Commencement of operations
After obtaining a license, a microfinance institution must meet several conditions before starting operations:
- Policy implementation – Develop and adopt policies, procedure manuals, and operational guidelines covering credit management, human resources, finance, budgeting, and risk management.
- Software adoption – Adopt a solid end-to-end digital software capable of managing all aspects of microfinance operations.
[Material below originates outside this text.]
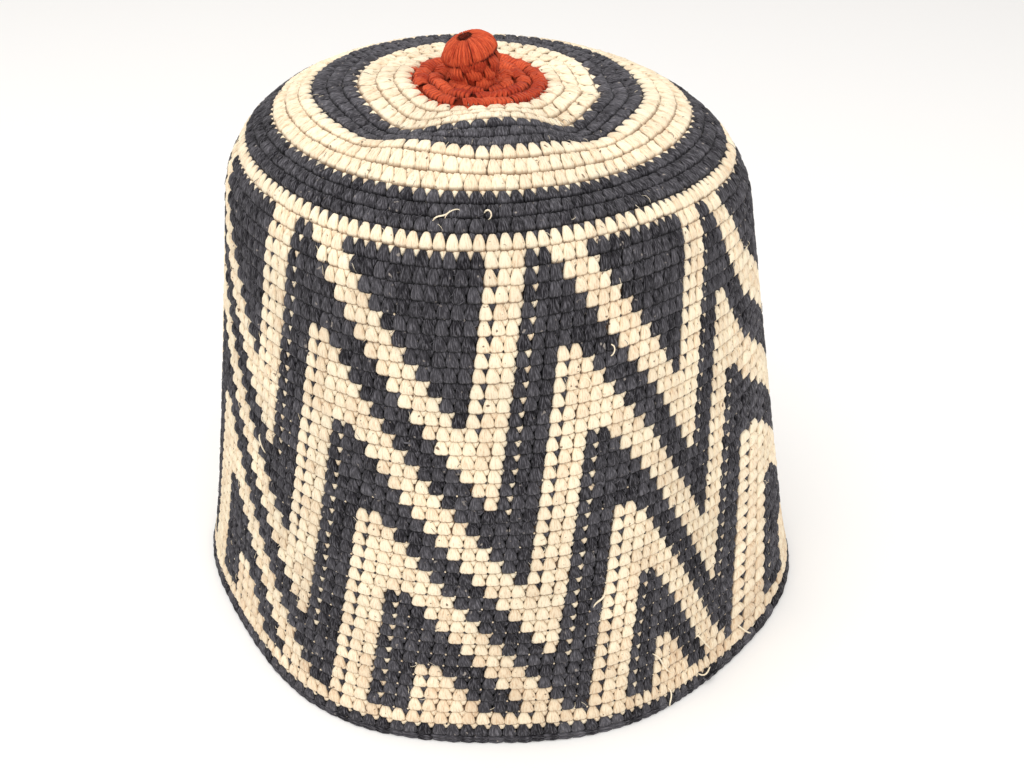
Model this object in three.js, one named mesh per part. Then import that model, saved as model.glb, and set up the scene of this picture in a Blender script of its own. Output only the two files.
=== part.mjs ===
// A crocheted prestige hat, standing by itself: a wrapped knob on a small rosette, a top in
// rings, a tall wall in rounds of crochet, and a dark edging round at the hem.
// Millimetres, +Z up. The origin is under the middle of the hat, level with the hem's
// underside, and -Y is the front.
// The work starts under the knob, and a place on it is known by its reach, the distance from
// the middle of the top along the outside, and by its turn, the angle round the hat from +X.

import * as THREE from 'three';

// Outside form
const hemRadius = 93.5;         // of the wall's straight line, without its flare
const hemFlareWidth = 1.5;      // how far the hem turns out
const flareHeight = 8;          // over which the flare dies away
const shoulderRadius = 74.2;    // the widest that the shoulder's bend reaches
const shoulderBendRadius = 34.3;   // of the bend from wall to top, in section
const hatHeight = 174.8;        // hem to the middle of the top, without the knob
const topSlope = 8.6;           // degrees, where the top meets the shoulder's turn
const topLean = { x: -7.5, y: 0 };     // how far the top stands off the middle of the hem

// Crochet
const fabricThickness = 3.2;
const roundRelief = 0.7;        // depth of the groove between two rounds
const pieceGap = 0.3;           // between two pieces
const rosetteRadius = 20;
const rosetteRounds = 3;
const crownRoundHeight = 4.22;
const crownRounds = 12;
const wallRounds = 36;
const lastRoundsGrowth = 0.014;  // how much of the wall's length its last rounds gain
const edgingHeight = 7;

// Knob
const knobRadius = 7.7;
const knobHeight = 10.5;        // of the ball
const neckRadius = 6;
const neckHeight = 4.8;
const knobDimple = 1.6;
const knobLean = { x: -0.17, y: 0 };   // sideways for each millimetre up
const knobOffset = { x: -0.28, y: -0.25 };   // of its foot on the rosette, in neck radii
const knobStrands = 16;
const strandRelief = 0.45;

// How finely the solids are cut
const segments = 42;
const roundsPerInsideStep = 3;
const knobSegments = knobStrands * 2;

// The hat isn't quite round. Each row bends it in so many waves, as a share of the radius,
// highest towards that turn: one share at the hem, one at the top, and a mix between them.
// The finer waves are those of the front, and fade to nothing at the back.
const outOfRound = [
  { waves: 2, hem: 0.090, top: 0.018, hemTowards: 8, topTowards: -24, fadeBehind: 0 },
  { waves: 3, hem: 0.052, top: 0.026, hemTowards: 45, topTowards: -2.7, fadeBehind: 1 },
  { waves: 4, hem: 0.056, top: 0.021, hemTowards: -17.4, topTowards: -1.6, fadeBehind: 1 },
  { waves: 5, hem: 0.041, top: 0, hemTowards: 10.4, topTowards: 0, fadeBehind: 1 },
];

// Dents of the soft top, and where one has a negative depth, a bump. Places and widths are
// shares of the crown's reach, depths are shares of the shoulder's bend, and the spread is how
// many degrees round the hat a dent takes up.
const dents = [
  { name: 'dish', towards: 0, reach: 0, width: 0.28, spread: 720, depth: 0.05 },
  { name: 'left hollow', towards: -130, reach: 0.52, width: 0.19, spread: 20, depth: 0.11 },
  { name: 'right hollow', towards: -42, reach: 0.51, width: 0.17, spread: 16, depth: 0.14 },
  { name: 'front bump', towards: -85, reach: 0.46, width: 0.11, spread: 24, depth: -0.08 },
  { name: 'left bump', towards: -110, reach: 0.67, width: 0.1, spread: 16, depth: -0.08 },
  { name: 'side hollow', towards: 7, reach: 0.45, width: 0.16, spread: 16, depth: 0.12 },
  { name: 'shoulder hollow', towards: -49, reach: 0.82, width: 0.15, spread: 34, depth: 0.12 },
];

const radians = THREE.MathUtils.degToRad;

// Section of the outside: an arc over the top, the shoulder's bend, and a straight wall that
// touches the bend and ends at the hem
const slope = radians(topSlope);
const turnCentreRadius = shoulderRadius - shoulderBendRadius;
const topRimRadius = turnCentreRadius + shoulderBendRadius * Math.sin(slope);
const topArcRadius = topRimRadius / Math.sin(slope);
const topArcRise = topRimRadius * Math.tan(slope / 2);
const turnCentreHeight = hatHeight - topArcRise - shoulderBendRadius * Math.cos(slope);
const hemToCentre = Math.hypot(hemRadius - turnCentreRadius, turnCentreHeight);
const wallLength = Math.sqrt(hemToCentre ** 2 - shoulderBendRadius ** 2);
const wallLean = Math.atan2(hemRadius - turnCentreRadius, turnCentreHeight)
  - Math.asin(shoulderBendRadius / hemToCentre);
const topArcLength = topArcRadius * slope;
const turnLength = shoulderBendRadius * (Math.PI / 2 - wallLean - slope);
const hemReach = topArcLength + turnLength + wallLength;

// Reaches where one piece ends and the next begins
const crownReach = rosetteRadius + crownRounds * crownRoundHeight;
const edgingReach = hemReach - edgingHeight;

// The wall's rounds are of one height, but for the last few, which are stretched by wear
const evenRounds = (share) => share;
const wallRoundsSpread = (share) => share - lastRoundsGrowth * (share - share ** 6);

// Radius, height and facing (from straight up) of the outside at a reach
function section(reach) {
  if (reach < topArcLength) {
    const facing = reach / topArcRadius;
    return {
      radius: topArcRadius * Math.sin(facing),
      height: hatHeight - topArcRadius * (1 - Math.cos(facing)),
      facing,
    };
  }
  const along = reach - topArcLength;
  if (along < turnLength) {
    const facing = slope + along / shoulderBendRadius;
    return {
      radius: turnCentreRadius + shoulderBendRadius * Math.sin(facing),
      height: turnCentreHeight + shoulderBendRadius * Math.cos(facing),
      facing,
    };
  }
  const aboveHem = hemReach - reach;
  const height = aboveHem * Math.cos(wallLean);
  const flare = hemFlareWidth * Math.exp(-height / flareHeight);
  return {
    radius: hemRadius - aboveHem * Math.sin(wallLean) + flare,
    height,
    facing: Math.PI / 2 - wallLean,
  };
}

// How far the dents press the fabric in at a place
function dentDepth(reach, turn) {
  let depth = 0;
  for (const dent of dents) {
    const away = (reach / crownReach - dent.reach) / dent.width;
    const offTurn = turn - radians(dent.towards);
    const round = Math.atan2(Math.sin(offTurn), Math.cos(offTurn)) / radians(dent.spread);
    depth += dent.depth * shoulderBendRadius * Math.exp(-(away ** 2) - round ** 2);
  }
  return depth;
}

// A point of the hat: so deep under the outside at a reach and a turn
function fabricPoint(reach, depth, turn) {
  const place = section(reach);
  const inset = depth + dentDepth(reach, turn);
  const radius = place.radius - inset * Math.sin(place.facing);
  const height = place.height - inset * Math.cos(place.facing);
  const rise = THREE.MathUtils.clamp(height / hatHeight, 0, 1);
  let stretch = 1;
  for (const { waves, hem, top, hemTowards, topTowards, fadeBehind } of outOfRound) {
    const strength = 1 - (fadeBehind * (1 + Math.sin(turn))) / 2;
    const hemPart = hem * (1 - rise) * Math.cos(waves * (turn - radians(hemTowards)));
    const topPart = top * rise * Math.cos(waves * (turn - radians(topTowards)));
    stretch += strength * (hemPart + topPart);
  }
  const x = radius * stretch * Math.cos(turn) + topLean.x * rise;
  const y = radius * stretch * Math.sin(turn) + topLean.y * rise;
  return new THREE.Vector3(x, y, height);
}

function ring(reach, depth) {
  return Array.from({ length: segments }, (_, step) => {
    return fabricPoint(reach, depth, (2 * Math.PI * step) / segments);
  });
}

// Outside rings from one reach in to a smaller one: a groove beside every round and the full
// height of the yarn in its middle
function outsideRings(outerReach, innerReach, rounds, spread = evenRounds) {
  const rings = [];
  for (let half = 2 * rounds; half >= 0; half -= 1) {
    const reach = THREE.MathUtils.lerp(innerReach, outerReach, spread(half / (2 * rounds)));
    rings.push(ring(reach, half % 2 === 0 ? roundRelief : 0));
  }
  return rings;
}

// Inside rings from one reach out to a larger one
function insideRings(innerReach, outerReach, rounds) {
  const steps = Math.ceil(rounds / roundsPerInsideStep);
  return Array.from({ length: steps + 1 }, (_, step) => {
    return ring(THREE.MathUtils.lerp(innerReach, outerReach, step / steps), fabricThickness);
  });
}

// A closed body from a row of rings of equal length. Without poles the last ring joins the
// first, and with them each end is closed by a fan round its pole.
function closedBody(rings, poles) {
  const count = rings[0].length;
  const points = rings.flat();
  const index = [];
  const corner = (row, step) => (row % rings.length) * count + (step % count);
  for (let row = 0; row < (poles ? rings.length - 1 : rings.length); row += 1) {
    for (let step = 0; step < count; step += 1) {
      index.push(corner(row, step), corner(row, step + 1), corner(row + 1, step + 1));
      index.push(corner(row, step), corner(row + 1, step + 1), corner(row + 1, step));
    }
  }
  if (poles) {
    const first = points.push(poles.first) - 1;
    const last = points.push(poles.last) - 1;
    for (let step = 0; step < count; step += 1) {
      index.push(first, corner(0, step + 1), corner(0, step));
      index.push(last, corner(rings.length - 1, step), corner(rings.length - 1, step + 1));
    }
  }
  const geometry = new THREE.BufferGeometry().setFromPoints(points);
  geometry.setIndex(index);
  geometry.computeVertexNormals();
  return geometry;
}

function yarn(color) {
  return new THREE.MeshStandardMaterial({ color, roughness: 0.92, metalness: 0 });
}

const coral = 0xd8502c;
const cream = 0xf0ddbb;
const charcoal = 0x46484d;

function piece(name, geometry, color) {
  const mesh = new THREE.Mesh(geometry, yarn(color));
  mesh.name = name;
  return mesh;
}

// The top and shoulder, with the hole that the rosette fills
function crown() {
  const outer = crownReach - pieceGap / 2;
  const inner = rosetteRadius + pieceGap / 2;
  const rings = [
    ...outsideRings(outer, inner, crownRounds),
    ...insideRings(inner, outer, crownRounds),
  ];
  return piece('crown', closedBody(rings), cream);
}

function sideWall() {
  const outer = edgingReach - pieceGap / 2;
  const inner = crownReach + pieceGap / 2;
  const rings = [
    ...outsideRings(outer, inner, wallRounds, wallRoundsSpread),
    ...insideRings(inner, outer, wallRounds),
  ];
  return piece('side_wall', closedBody(rings), cream);
}

// The last round. Its underside is flat: a ring that lies deeper in the leaning wall has to
// end a little higher up it to reach the same level.
function hemEdging() {
  const inner = edgingReach + pieceGap / 2;
  const levelReach = (depth) => hemReach - depth * Math.tan(wallLean);
  const rings = [
    ring(levelReach(roundRelief), roundRelief),
    ring((inner + hemReach) / 2, 0),
    ring(inner, roundRelief),
    ring(inner, fabricThickness),
    ring(levelReach(fabricThickness), fabricThickness),
  ];
  return piece('hem_edging', closedBody(rings), charcoal);
}

// The start of the work: a smooth middle under the knob's foot, then its own rounds
function rosette() {
  const edge = rosetteRadius - pieceGap / 2;
  const rings = [
    ring(neckRadius, fabricThickness),
    ring(edge, fabricThickness),
    ...outsideRings(edge, neckRadius, rosetteRounds),
  ];
  const poles = { first: fabricPoint(0, fabricThickness, 0), last: fabricPoint(0, 0, 0) };
  return piece('rosette', closedBody(rings, poles), coral);
}

// The knob's outline in section, from the foot up: a straight neck, then a ball as an ellipse
// that ends in a dimple. The share goes from 0 at the neck to 1 at the dimple's rim.
function knobOutline() {
  const neckAngle = -Math.acos(neckRadius / knobRadius);
  const dimpleAngle = radians(66);
  const half = knobHeight / 2;
  const ballMiddle = neckHeight - half * Math.sin(neckAngle);
  const ballSteps = 9;
  const outline = [
    { radius: neckRadius, height: 0, relief: 0 },
    { radius: neckRadius, height: neckHeight / 2, relief: 0.5 },
  ];
  for (let step = 0; step <= ballSteps; step += 1) {
    const angle = THREE.MathUtils.lerp(neckAngle, dimpleAngle, step / ballSteps);
    outline.push({
      radius: knobRadius * Math.cos(angle),
      height: ballMiddle + half * Math.sin(angle),
      relief: step < ballSteps ? 1 : 0.5,
    });
  }
  return outline;
}

// A point of the knob above its foot, which leans over as it goes up
function knobPoint(radius, height, turn) {
  const x = radius * Math.cos(turn) + knobLean.x * height;
  const y = radius * Math.sin(turn) + knobLean.y * height;
  return new THREE.Vector3(x, y, height);
}

// The knob stands level near the middle of the rosette, clear of the cloth under its foot
function knob() {
  const outline = knobOutline();
  const rings = outline.map(({ radius, height, relief }) => {
    return Array.from({ length: knobSegments }, (_, step) => {
      const strand = step % 2 === 0 ? 0 : strandRelief * relief;
      return knobPoint(radius - strand, height, (2 * Math.PI * step) / knobSegments);
    });
  });
  const rim = outline[outline.length - 1];
  const poles = { first: knobPoint(0, 0, 0), last: knobPoint(0, rim.height - knobDimple, 0) };
  const mesh = piece('knob', closedBody(rings, poles), coral);
  const middle = fabricPoint(0, 0, 0);
  const foot = new THREE.Vector3(knobOffset.x * neckRadius, knobOffset.y * neckRadius, 0);
  const under = ring(neckRadius + foot.length(), 0);
  const footHeight = Math.max(middle.z, ...under.map((point) => point.z));
  mesh.position.set(middle.x + foot.x, middle.y + foot.y, footHeight + pieceGap);
  return mesh;
}

const hat = new THREE.Group();
hat.name = 'prestige_hat';
hat.add(knob(), rosette(), crown(), sideWall(), hemEdging());

// The hem is bent out of round, so the hat is moved until its box is centred on the origin
const boxCentre = new THREE.Box3().setFromObject(hat, true).getCenter(new THREE.Vector3());
hat.position.set(-boxCentre.x, -boxCentre.y, 0);

export default hat;
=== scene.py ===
"""The crocheted prestige hat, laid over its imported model.

The hat is one long spiral of crochet from the knob down to the hem. A place on it is known by its
reach, the distance from the middle of the top along the outside, by its turn, the angle round the
hat from +X, and by its depth under the outside. Sizes here are in millimetres and degrees, as in
the model's source, and meshes are laid down in metres. +Z is up and -Y is the front.
"""
import math

import bpy
import numpy as np
from mathutils import Matrix, Vector


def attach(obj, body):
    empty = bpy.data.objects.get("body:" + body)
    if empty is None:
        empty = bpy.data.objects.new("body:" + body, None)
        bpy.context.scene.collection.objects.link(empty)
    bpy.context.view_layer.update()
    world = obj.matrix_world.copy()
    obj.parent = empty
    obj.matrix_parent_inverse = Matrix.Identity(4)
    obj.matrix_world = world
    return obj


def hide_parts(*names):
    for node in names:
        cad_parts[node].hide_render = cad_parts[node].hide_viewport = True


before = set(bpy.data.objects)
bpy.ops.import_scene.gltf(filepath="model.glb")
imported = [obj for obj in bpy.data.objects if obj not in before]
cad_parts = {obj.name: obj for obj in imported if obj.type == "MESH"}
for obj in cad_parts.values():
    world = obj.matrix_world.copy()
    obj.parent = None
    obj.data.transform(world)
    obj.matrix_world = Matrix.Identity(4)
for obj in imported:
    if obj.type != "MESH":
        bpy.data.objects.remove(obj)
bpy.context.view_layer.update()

MM = 0.001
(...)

If your business primarily focuses on lending, investing in a reliable loan management software is especially important.
- Staff recruitment and training – Hire and train appropriate personnel to manage the business effectively.
- Displaying the license – The original business license must be displayed in a visible location at the head office, while copies must be available at branch offices.
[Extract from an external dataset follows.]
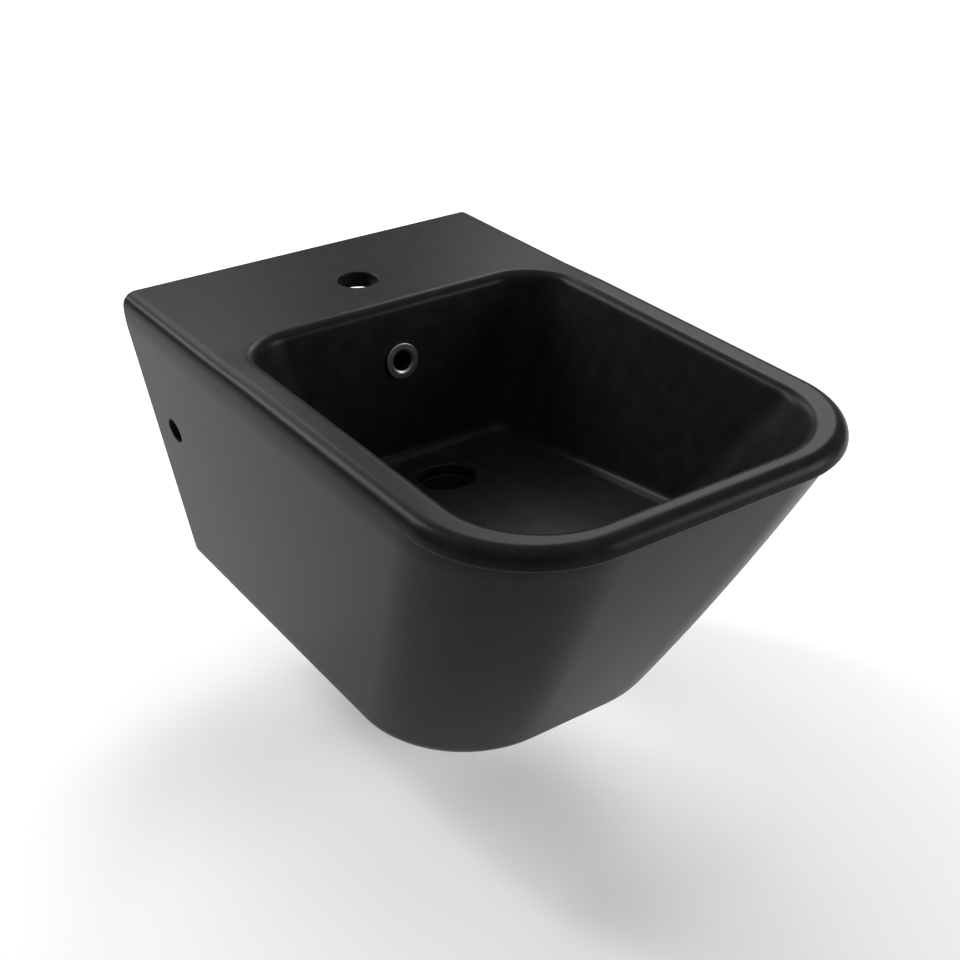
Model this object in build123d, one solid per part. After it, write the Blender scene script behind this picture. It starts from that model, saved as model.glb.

- Annual license renewal – Microfinance institutions must renew their licenses annually by submitting:
- A renewal application
- Updates on any changes to the institution’s licensing particulars
- Payment of the 1,000 birr renewal fee
Also read: What is Lendsqr, and how does it work?
Is it worth the effort?
Getting a lending license in Ethiopia is not for the faint-hearted. The process is long, the paperwork is extensive, and the regulators don’t play around. But if you make it through, you’ll be stepping into a market that desperately needs better lending options.
The key isn’t just getting the license, it’s running a lending business that actually works. That means solid risk management, a reliable loan management system, and fair, accessible credit for borrowers. Ethiopia’s financial sector is changing, and for those willing to put in the work, the opportunity is real. If you’re serious about becoming a lender in Ethiopia, start by getting your paperwork in order and speaking to the right experts. It’s not easy, but done right, it’s worth it.